Winfield's expertise and athletic genes have helped guide his son's path to Division I football. Antoine Jr., a true freshman safety, played in the Gophers' first two games, and his role is expected to expand.

"We've got a lot of stuff that we're doing with him right now," defensive coordinator Jay Sawvel said. "He's going to be valuable for us going forward."

As a recruit in Texas, Winfield caught Sawvel's eye with one particular skill.

"He can run and tackle," he said.

Sound familiar, Vikings fans?

The elder Winfield was one of the NFL's best tackling cornerbacks of his generation, finishing his 14-year career with 972 tackles. He had textbook fundamentals and was fearless as a nickel corner, despite being undersized at 5-9, 185 pounds.

Winfield sees a lot of himself in his son, only slightly bigger at 5-10, 195.

And fans are going to see a lot of father in son. They look similar physically, they run the same, the name's the same — that's a lot of pressure on the young man.

Dad's advice: Be yourself. Make your own name.

"Trust me," Winfield said, "he's going to be a hell of a baller for the University of Minnesota."

Returning home

If things had gone differently, Antoine Jr. would have been an in-state recruit. He attended Eden Prairie as a freshman and became friends with fellow athletes Carter Coughlin (freshman linebacker for the Gophers) and JD Spielman (freshman wide receiver at Nebraska).

Life changed abruptly when the Vikings released his father after the 2012 season. Winfield was 35 and scheduled to make $7.25 million.

Winfield went to training camp with the Seattle Seahawks but retired once it became clear he would not survive cuts. His release by the Vikings angered fans, but Winfield says he understood the business.

"I was an old guy," he said. "This is a young man's sport."

The family moved to Houston and Winfield immersed himself into teaching Football 101 to his three sons, starting with Antoine Jr., the oldest.

Antoine Jr. loved that football is serious business in Texas, allowing him to train year-round. His favorite spot in his family's home was their weight room. He lifted daily and stopped eating fried food.

His father took him to a field several times a week in 100-degree heat. They worked on footwork, technique, cone drills, ladder drills and defensive back fundamentals.

At night, they'd fire up the laptop and scrutinize Antoine Jr.'s games or watch videos that his dad kept of his own high school career in Akron, Ohio.

"I want them to see the standards," he said.

Antoine Jr. still watches his dad's videos often and marvels at his toughness.
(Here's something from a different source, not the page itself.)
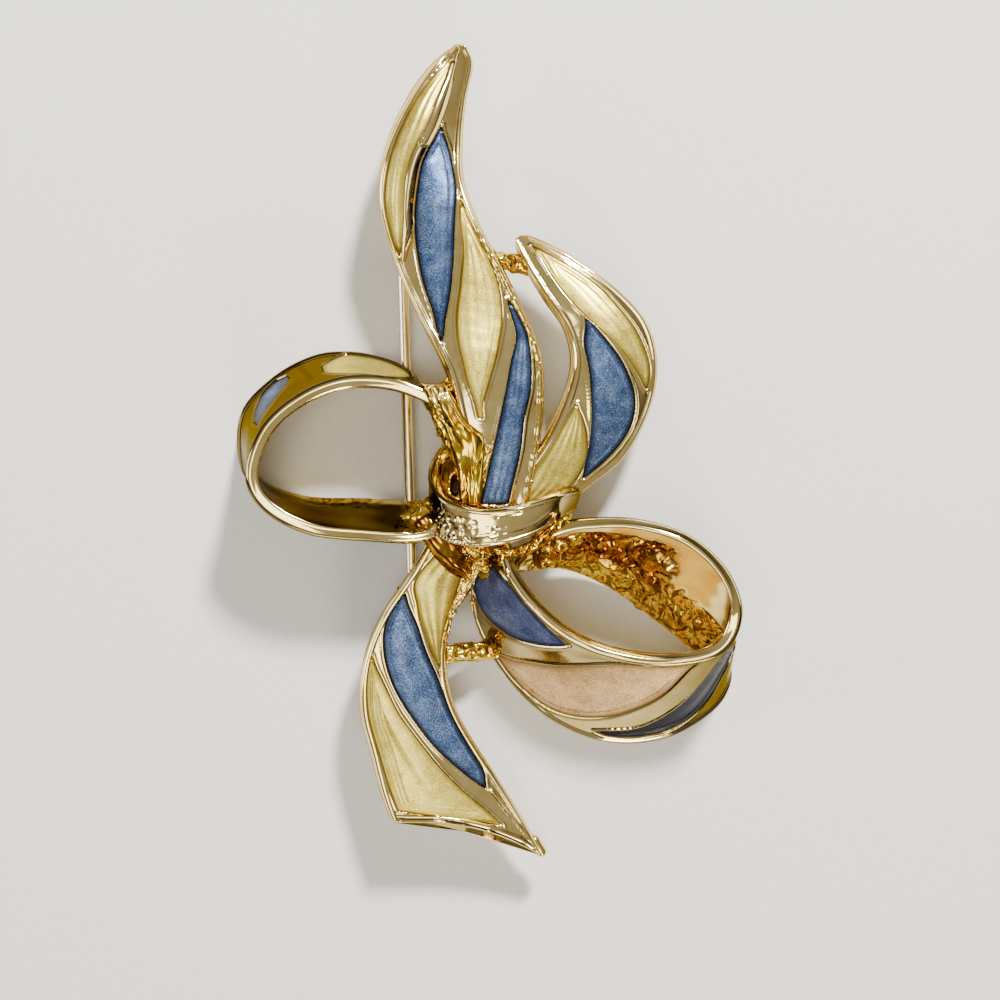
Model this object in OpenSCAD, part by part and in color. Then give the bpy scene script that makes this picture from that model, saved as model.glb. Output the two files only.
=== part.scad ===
// Enamelled bow brooch: a tied ribbon cast in gilt metal, with enamel cells and a hinged pin.
// It lies on its back. X runs across the bow, Y up its length and Z up to the front.

/* [Bow] */
// Length of the bow, over which the ribbons' rows are shared out
bow_l = 73; // [66:1:80]
// Width of the bow, over which the ribbons' rows are shared out
bow_w = 45.6; // [41:0.1:50]
// Height of the bow from the floor to the top of the knot
bow_h = 11.2; // [10.4:0.1:12.4]

/* [Ribbons] */
// Widest place of the upper tail
upper_tail_w = 9.3; // [8.4:0.1:10.2]
// Widest place of the upper tail's turned-over edge
fold_w = 3.5; // [3:0.1:4]
// Widest place of the right tail
right_tail_w = 8.1; // [7.3:0.1:9]
// Widest place of the left loop's band
left_loop_w = 9.9; // [9:0.1:10.6]
// Widest place of the right loop's band
right_loop_w = 12.2; // [11:0.1:13]
// Slanting end of the lower tail
lower_tail_w = 14.2; // [13:0.1:15.4]
// Widest place of the knot's band
knot_w = 8.5; // [7.6:0.1:9.4]
// How far the lower tail's end curves inwards, as a share of its length
lower_tail_notch = 0.03; // [0:0.01:0.06]

/* [Metal] */
// Thickness of the flat tails
tail_t = 1.3; // [1.1:0.05:1.6]
// Thickness of the loops' and the knot's bands
loop_t = 1; // [0.9:0.05:1.2]
// Width of the raised rim along each ribbon
rim_w = 0.5; // [0.3:0.05:0.7]
// Height of the raised rim above the ribbon's face
rim_h = 0.22; // [0.1:0.02:0.4]
// Bulge of each ribbon's cut end
end_round = 0.25; // [0.1:0.05:0.4]
// Radius of the cast core that joins the ribbons at the knot
core_r = 1.9; // [1.6:0.1:2.2]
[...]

"He was able to play that way as small as he is," he said. "I don't know how he did it. He was hitting some big guys."

Winfield refused to let his size deter him. Tackling, he said, came natural.
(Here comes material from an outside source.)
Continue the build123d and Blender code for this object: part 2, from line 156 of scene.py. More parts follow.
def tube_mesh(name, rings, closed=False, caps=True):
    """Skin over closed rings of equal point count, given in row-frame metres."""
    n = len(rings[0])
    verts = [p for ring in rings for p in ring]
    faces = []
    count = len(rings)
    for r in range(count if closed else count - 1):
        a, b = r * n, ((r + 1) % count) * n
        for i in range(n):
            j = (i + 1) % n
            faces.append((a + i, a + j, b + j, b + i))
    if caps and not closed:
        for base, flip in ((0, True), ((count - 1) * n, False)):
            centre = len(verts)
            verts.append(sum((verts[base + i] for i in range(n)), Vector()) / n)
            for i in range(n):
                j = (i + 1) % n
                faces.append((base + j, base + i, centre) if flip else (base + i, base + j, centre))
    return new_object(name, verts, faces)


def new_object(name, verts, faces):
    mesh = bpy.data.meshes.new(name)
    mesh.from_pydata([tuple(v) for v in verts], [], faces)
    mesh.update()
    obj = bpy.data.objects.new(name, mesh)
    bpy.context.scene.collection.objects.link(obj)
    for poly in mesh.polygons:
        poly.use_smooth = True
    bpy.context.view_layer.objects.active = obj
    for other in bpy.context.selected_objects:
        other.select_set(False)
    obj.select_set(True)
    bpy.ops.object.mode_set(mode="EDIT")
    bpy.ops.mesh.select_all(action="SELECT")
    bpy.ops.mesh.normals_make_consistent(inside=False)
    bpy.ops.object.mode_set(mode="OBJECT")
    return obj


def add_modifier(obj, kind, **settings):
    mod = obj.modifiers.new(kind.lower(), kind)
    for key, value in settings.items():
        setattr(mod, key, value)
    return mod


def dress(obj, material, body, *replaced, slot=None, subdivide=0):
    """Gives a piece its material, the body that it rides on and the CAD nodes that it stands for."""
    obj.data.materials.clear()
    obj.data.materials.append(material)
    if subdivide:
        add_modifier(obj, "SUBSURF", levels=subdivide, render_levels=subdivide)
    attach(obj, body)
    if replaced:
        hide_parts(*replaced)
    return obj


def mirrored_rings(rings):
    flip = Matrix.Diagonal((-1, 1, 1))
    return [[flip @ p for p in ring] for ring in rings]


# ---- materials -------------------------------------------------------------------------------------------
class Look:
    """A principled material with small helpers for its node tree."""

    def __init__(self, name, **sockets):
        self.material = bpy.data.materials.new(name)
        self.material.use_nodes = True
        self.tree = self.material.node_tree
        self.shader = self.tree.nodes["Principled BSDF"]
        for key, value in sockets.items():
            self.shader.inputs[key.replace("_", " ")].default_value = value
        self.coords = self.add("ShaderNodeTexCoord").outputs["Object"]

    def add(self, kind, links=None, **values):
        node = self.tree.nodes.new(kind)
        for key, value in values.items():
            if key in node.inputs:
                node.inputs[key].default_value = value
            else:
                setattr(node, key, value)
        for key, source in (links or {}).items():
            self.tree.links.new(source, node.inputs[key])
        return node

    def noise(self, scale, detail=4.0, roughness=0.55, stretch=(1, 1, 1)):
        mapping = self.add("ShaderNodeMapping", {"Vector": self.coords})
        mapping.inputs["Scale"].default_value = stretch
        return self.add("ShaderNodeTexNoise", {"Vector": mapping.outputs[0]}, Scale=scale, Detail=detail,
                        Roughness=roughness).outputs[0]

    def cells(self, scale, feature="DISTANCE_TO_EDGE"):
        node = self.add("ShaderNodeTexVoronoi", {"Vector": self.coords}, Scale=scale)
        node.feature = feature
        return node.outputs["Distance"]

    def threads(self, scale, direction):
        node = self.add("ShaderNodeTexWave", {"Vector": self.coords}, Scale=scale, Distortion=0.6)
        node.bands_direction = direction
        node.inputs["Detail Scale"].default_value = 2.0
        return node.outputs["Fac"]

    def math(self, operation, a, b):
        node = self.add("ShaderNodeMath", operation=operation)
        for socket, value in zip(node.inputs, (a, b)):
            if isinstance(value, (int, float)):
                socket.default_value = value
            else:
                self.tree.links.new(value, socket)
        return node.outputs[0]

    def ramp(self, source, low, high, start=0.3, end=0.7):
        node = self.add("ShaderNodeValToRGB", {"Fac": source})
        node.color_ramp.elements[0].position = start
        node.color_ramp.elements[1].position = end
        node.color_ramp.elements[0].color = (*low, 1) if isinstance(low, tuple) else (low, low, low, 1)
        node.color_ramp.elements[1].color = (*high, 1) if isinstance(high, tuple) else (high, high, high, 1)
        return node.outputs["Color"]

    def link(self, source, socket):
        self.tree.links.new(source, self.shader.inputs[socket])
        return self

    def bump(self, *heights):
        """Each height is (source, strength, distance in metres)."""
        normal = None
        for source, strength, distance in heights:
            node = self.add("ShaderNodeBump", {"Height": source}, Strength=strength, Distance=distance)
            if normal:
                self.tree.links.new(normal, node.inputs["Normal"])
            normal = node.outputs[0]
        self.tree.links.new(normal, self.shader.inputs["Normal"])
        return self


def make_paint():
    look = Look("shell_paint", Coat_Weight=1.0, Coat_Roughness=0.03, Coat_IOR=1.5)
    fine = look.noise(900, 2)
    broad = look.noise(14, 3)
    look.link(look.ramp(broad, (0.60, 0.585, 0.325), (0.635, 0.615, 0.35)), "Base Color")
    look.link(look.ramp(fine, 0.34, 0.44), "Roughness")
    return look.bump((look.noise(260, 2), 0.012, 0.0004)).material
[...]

"Technique, be low, play nasty, play strong," he said. "You have to love contact."

He instills that mentality in his sons.

"It's weird how we look the same," Antoine Jr. said. "The way that we look tackling and running to the ball."

Road to the U

Antoine Jr. grew up a fan of the Vikings and the Ohio State Buckeyes, his dad's alma mater. The Gophers were never on his radar, even when he lived here.

He returned to the Twin Cities to visit friends last summer. Coughlin already had committed and encouraged Winfield to take a look at the Gophers, too.

"I didn't really think too much about it," Winfield said. "But I came up here and I loved my visit. Everything was nice and I felt like I could fit in."

Gophers coach Tracy Claeys dived deep on football philosophies with father and son during his in-home recruiting visit that included "probably the best sloppy joes I've ever eaten in my life," Claeys said.

Erniece, who used to cook for Vikings players on Monday nights during the season, has a confession.

"We were eating leftovers," she said.

Erniece said her son's tunnel-vision ambition at times felt like "all work and no play." Antoine Jr. makes no secret of his desire to become an NFL player.

"Little 'Toine is so determined and dedicated and devoted to football," Erniece said. "I've never seen anything like it before."

Like father, like son.

"It was always my goal to play Division I college football and go to the NFL," Winfield said. "And then to see my oldest son follow in my footsteps, I'm so excited."